Brief: Check each line of the entries below for the string "caption"; copy every line where it appears.
#### Data shown
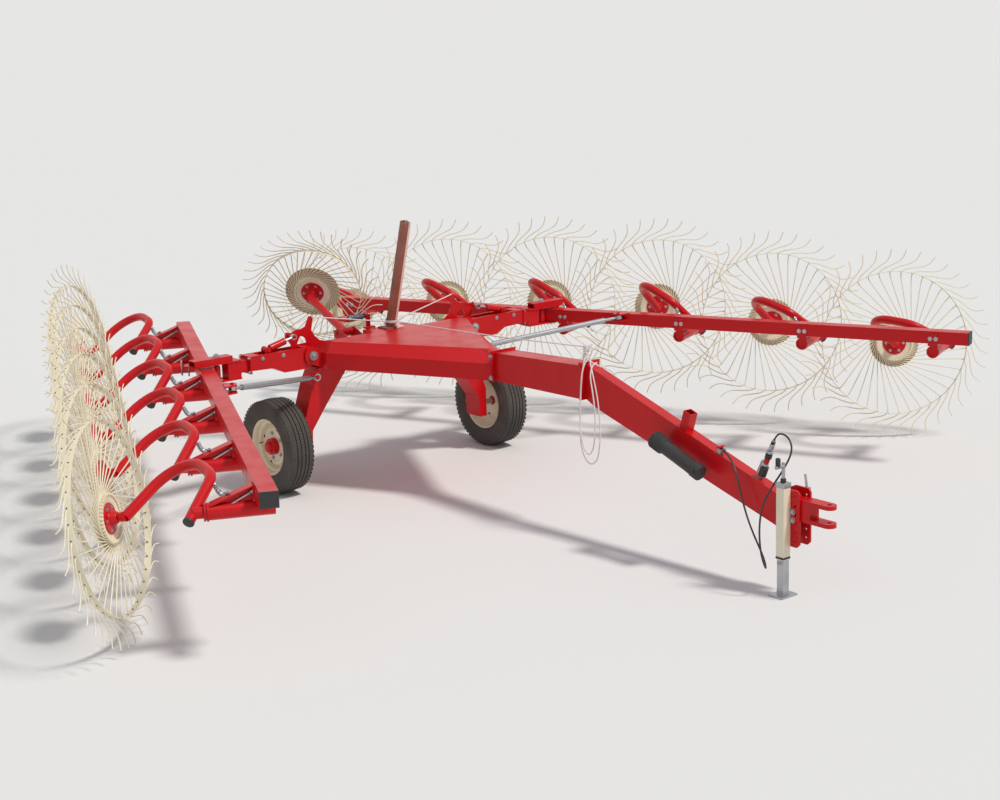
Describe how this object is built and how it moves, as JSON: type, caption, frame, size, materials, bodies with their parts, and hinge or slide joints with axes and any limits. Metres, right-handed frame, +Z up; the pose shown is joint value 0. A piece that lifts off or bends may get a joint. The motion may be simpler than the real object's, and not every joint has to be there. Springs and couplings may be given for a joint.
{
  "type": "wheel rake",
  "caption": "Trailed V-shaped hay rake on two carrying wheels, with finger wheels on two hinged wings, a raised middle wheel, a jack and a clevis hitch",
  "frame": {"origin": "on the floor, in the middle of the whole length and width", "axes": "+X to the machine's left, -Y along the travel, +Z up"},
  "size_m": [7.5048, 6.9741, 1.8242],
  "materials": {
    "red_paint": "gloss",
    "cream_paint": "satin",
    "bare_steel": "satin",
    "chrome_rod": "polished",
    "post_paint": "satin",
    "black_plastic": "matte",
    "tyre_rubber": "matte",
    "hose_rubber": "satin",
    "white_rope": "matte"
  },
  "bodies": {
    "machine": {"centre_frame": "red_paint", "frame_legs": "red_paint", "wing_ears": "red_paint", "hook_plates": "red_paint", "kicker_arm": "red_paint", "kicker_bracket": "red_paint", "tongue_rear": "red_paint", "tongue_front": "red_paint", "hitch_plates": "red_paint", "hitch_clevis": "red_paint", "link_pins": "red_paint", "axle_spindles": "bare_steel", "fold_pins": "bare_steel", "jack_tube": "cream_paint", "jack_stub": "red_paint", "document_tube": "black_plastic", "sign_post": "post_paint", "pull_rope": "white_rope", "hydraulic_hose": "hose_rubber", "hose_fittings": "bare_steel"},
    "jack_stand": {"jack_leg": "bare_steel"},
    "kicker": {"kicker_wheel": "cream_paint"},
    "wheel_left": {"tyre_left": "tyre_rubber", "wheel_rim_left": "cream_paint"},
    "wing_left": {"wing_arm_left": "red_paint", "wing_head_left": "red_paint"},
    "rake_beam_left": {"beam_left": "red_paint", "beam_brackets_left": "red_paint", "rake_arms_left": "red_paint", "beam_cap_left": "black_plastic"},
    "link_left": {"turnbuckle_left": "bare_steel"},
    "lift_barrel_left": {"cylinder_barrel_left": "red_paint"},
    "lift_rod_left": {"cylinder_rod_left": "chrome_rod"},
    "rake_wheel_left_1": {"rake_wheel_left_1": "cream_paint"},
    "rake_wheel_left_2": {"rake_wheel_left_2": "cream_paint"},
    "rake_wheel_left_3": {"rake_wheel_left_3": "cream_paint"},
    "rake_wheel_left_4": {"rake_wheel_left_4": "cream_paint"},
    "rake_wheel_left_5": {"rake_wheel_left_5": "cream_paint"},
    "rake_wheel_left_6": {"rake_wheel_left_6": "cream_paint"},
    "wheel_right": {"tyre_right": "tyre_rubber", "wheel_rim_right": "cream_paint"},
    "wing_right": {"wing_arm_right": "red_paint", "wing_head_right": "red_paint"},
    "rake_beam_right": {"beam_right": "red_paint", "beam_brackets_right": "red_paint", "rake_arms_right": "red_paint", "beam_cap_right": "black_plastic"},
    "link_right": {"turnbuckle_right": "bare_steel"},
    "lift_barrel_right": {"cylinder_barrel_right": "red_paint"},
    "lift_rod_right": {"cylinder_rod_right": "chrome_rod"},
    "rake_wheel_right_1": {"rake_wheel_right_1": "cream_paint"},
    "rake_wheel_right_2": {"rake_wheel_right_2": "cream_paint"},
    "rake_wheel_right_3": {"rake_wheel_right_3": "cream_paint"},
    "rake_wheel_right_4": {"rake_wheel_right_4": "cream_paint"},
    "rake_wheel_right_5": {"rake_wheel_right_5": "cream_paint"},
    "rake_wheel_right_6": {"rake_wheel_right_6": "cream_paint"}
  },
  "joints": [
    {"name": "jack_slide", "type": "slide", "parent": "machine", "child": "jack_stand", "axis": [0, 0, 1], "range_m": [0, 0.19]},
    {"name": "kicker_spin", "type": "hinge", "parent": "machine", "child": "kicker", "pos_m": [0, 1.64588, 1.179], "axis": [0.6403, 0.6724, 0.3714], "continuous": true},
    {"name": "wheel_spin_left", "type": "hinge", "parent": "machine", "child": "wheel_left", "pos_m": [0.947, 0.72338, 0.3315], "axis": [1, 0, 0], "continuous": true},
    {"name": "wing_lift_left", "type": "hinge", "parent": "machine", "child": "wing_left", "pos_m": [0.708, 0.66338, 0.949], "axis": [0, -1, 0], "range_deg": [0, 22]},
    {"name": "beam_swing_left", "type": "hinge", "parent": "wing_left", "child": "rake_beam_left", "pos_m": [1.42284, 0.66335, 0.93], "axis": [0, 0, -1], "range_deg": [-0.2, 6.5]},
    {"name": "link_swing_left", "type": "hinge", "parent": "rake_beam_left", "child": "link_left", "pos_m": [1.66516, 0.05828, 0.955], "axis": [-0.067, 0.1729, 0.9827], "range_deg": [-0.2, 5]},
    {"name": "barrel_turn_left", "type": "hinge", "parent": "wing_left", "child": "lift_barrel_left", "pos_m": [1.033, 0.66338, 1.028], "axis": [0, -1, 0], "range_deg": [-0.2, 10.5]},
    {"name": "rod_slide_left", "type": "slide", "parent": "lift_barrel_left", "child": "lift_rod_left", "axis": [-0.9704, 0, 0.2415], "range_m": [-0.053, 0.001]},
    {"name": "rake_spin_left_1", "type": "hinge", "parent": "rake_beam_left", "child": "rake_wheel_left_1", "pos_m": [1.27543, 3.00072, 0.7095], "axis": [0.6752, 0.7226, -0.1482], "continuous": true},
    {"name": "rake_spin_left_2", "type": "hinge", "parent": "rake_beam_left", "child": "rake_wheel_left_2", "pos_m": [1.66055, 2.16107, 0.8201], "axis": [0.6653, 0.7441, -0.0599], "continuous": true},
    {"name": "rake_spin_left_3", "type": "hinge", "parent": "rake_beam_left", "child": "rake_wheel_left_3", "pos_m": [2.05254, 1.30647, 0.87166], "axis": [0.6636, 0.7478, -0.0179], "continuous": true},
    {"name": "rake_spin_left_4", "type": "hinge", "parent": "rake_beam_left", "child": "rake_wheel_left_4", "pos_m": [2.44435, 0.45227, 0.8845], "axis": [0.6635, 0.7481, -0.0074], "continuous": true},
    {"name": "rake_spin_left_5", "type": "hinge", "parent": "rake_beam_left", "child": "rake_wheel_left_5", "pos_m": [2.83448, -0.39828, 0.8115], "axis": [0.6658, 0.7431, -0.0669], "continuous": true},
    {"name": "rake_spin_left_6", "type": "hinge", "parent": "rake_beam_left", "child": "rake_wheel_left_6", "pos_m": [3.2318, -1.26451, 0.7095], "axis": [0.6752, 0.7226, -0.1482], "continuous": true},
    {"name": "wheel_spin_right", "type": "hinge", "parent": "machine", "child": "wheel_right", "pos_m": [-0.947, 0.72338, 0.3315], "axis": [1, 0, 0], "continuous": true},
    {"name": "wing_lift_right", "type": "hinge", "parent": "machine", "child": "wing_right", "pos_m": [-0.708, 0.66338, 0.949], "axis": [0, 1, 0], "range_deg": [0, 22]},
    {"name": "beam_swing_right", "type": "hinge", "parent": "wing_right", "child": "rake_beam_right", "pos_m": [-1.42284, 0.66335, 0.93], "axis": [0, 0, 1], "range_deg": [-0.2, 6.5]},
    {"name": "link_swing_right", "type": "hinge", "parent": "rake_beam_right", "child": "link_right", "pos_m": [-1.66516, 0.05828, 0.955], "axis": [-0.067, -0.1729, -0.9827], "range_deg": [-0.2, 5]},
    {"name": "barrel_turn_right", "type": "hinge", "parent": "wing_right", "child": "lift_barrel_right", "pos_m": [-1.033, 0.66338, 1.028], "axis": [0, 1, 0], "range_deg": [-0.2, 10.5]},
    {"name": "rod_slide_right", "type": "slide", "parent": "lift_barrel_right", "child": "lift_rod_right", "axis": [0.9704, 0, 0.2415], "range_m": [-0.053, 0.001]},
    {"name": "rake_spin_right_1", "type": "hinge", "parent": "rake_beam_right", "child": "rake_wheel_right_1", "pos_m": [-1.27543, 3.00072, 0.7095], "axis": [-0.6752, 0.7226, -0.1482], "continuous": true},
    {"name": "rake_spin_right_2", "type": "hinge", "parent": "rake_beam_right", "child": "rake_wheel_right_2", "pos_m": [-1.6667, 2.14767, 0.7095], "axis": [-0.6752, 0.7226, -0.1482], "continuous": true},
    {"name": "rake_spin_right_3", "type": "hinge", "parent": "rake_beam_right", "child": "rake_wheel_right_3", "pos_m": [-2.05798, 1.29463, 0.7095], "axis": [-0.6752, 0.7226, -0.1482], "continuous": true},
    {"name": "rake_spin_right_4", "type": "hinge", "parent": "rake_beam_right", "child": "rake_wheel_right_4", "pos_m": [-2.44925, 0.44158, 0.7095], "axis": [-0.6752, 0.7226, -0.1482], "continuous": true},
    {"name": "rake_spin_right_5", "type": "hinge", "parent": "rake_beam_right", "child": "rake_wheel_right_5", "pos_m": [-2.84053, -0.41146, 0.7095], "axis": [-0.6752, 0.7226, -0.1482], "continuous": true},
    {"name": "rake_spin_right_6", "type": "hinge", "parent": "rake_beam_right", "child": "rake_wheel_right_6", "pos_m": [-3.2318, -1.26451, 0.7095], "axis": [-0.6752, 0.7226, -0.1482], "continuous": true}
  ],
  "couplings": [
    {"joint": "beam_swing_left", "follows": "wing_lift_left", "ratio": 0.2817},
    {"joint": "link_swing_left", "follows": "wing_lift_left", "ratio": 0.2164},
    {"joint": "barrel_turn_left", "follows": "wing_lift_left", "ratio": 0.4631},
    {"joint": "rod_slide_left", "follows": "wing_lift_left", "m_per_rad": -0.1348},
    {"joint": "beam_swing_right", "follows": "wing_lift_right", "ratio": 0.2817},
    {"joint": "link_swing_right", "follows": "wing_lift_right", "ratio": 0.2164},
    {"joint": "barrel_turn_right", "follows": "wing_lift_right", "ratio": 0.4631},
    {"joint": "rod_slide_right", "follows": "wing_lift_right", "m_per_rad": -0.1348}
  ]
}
########
#### Data shown
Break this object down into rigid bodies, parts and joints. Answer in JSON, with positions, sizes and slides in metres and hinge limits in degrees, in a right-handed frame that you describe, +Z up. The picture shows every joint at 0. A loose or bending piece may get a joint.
########
Exercise response:
Describe how this object is built and how it moves, as JSON: type, caption, frame, size, materials, bodies with their parts, and hinge or slide joints with axes and any limits. Metres, right-handed frame, +Z up; the pose shown is joint value 0. A piece that lifts off or bends may get a joint. The motion may be simpler than the real object's, and not every joint has to be there. Springs and couplings may be given for a joint.
  "caption": "Trailed V-shaped hay rake on two carrying wheels, with finger wheels on two hinged wings, a raised middle wheel, a jack and a clevis hitch",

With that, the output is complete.